35 Who will separate us from the love of Christ? Will hardship, or distress, or persecution, or famine, or nakedness, or peril, or sword? 36 As it is written,

“For your sake we are being killed all day long;

we are accounted as sheep to be slaughtered.”

37 No, in all these things we are more than conquerors through him who loved us. 38 For I am convinced that neither death, nor life, nor angels, nor rulers, nor things present, nor things to come, nor powers, 39 nor height, nor depth, nor anything else in all creation, will be able to separate us from the love of God in Christ Jesus our Lord.

   Everyone who turns to the Lord will be saved.

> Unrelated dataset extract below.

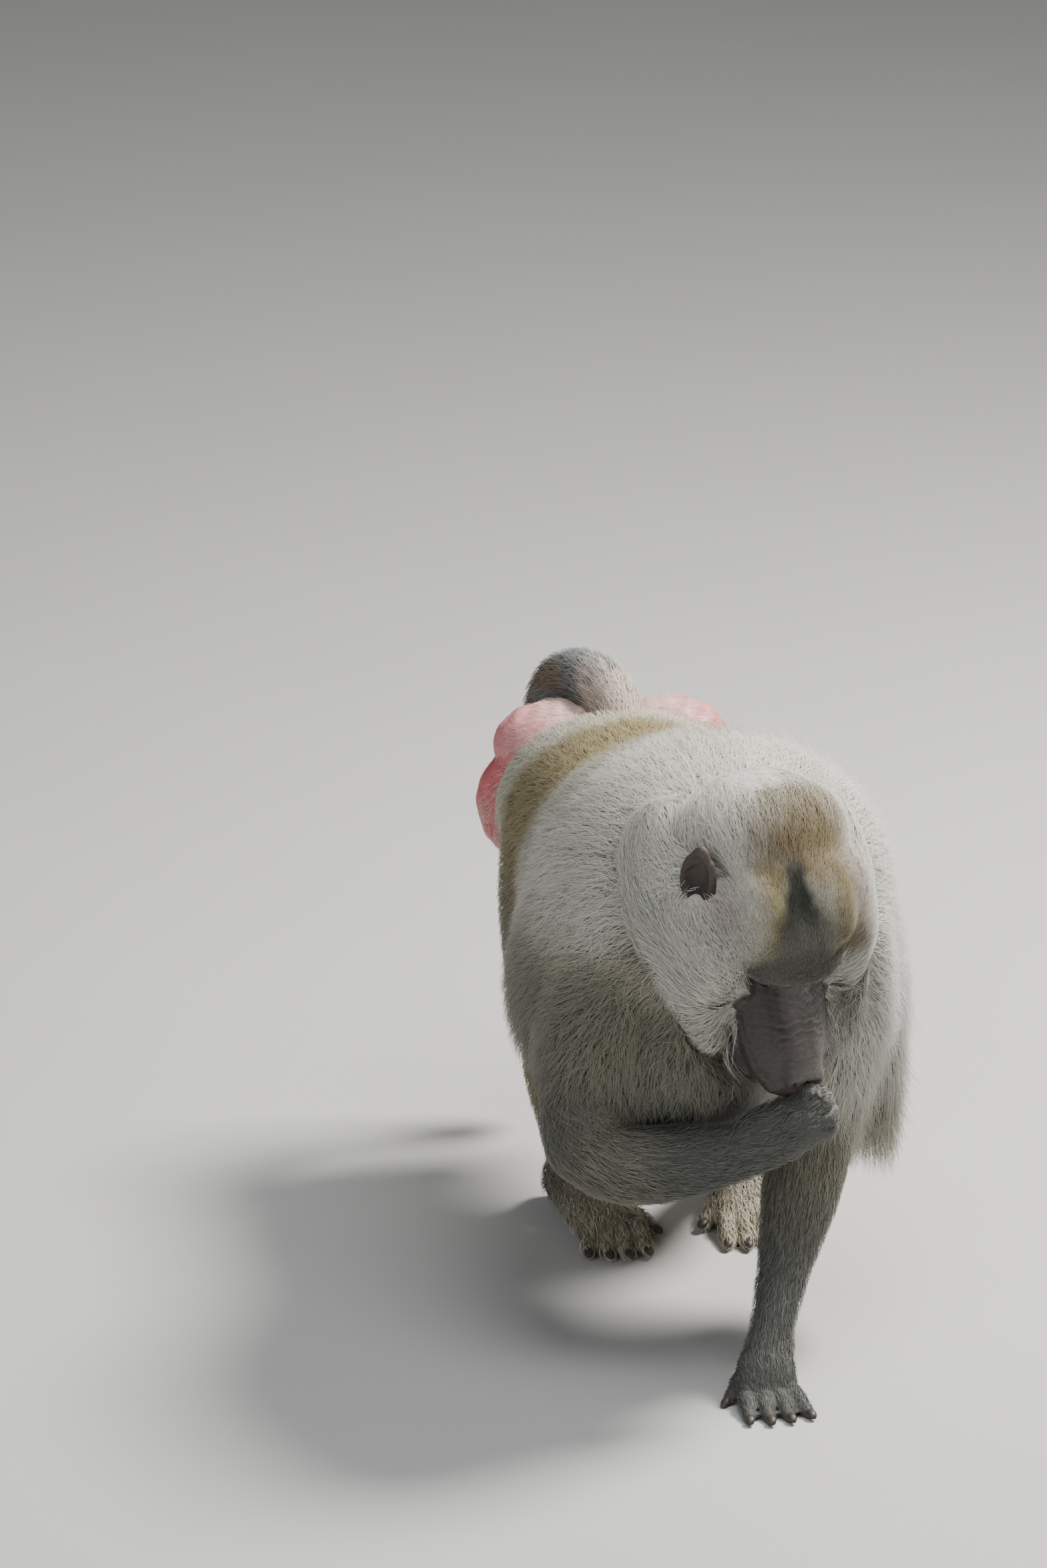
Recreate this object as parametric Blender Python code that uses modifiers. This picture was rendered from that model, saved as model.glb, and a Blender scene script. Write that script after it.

There is no difference in God between God’s mercy and God’s justice.

   When Job, in the Bible’s book of Job, struggled with God’s mercy and God’s justice, the answer he gets from God is essentially, “I’m God and you’re not.” 😊

   All we can do is to turn to God and live. To repent and trust in God’s forgiveness paid in full for us by the inseparable love of God, and to be grateful that our trash has been hauled away on God’s ultimate Trash Day. At the cross.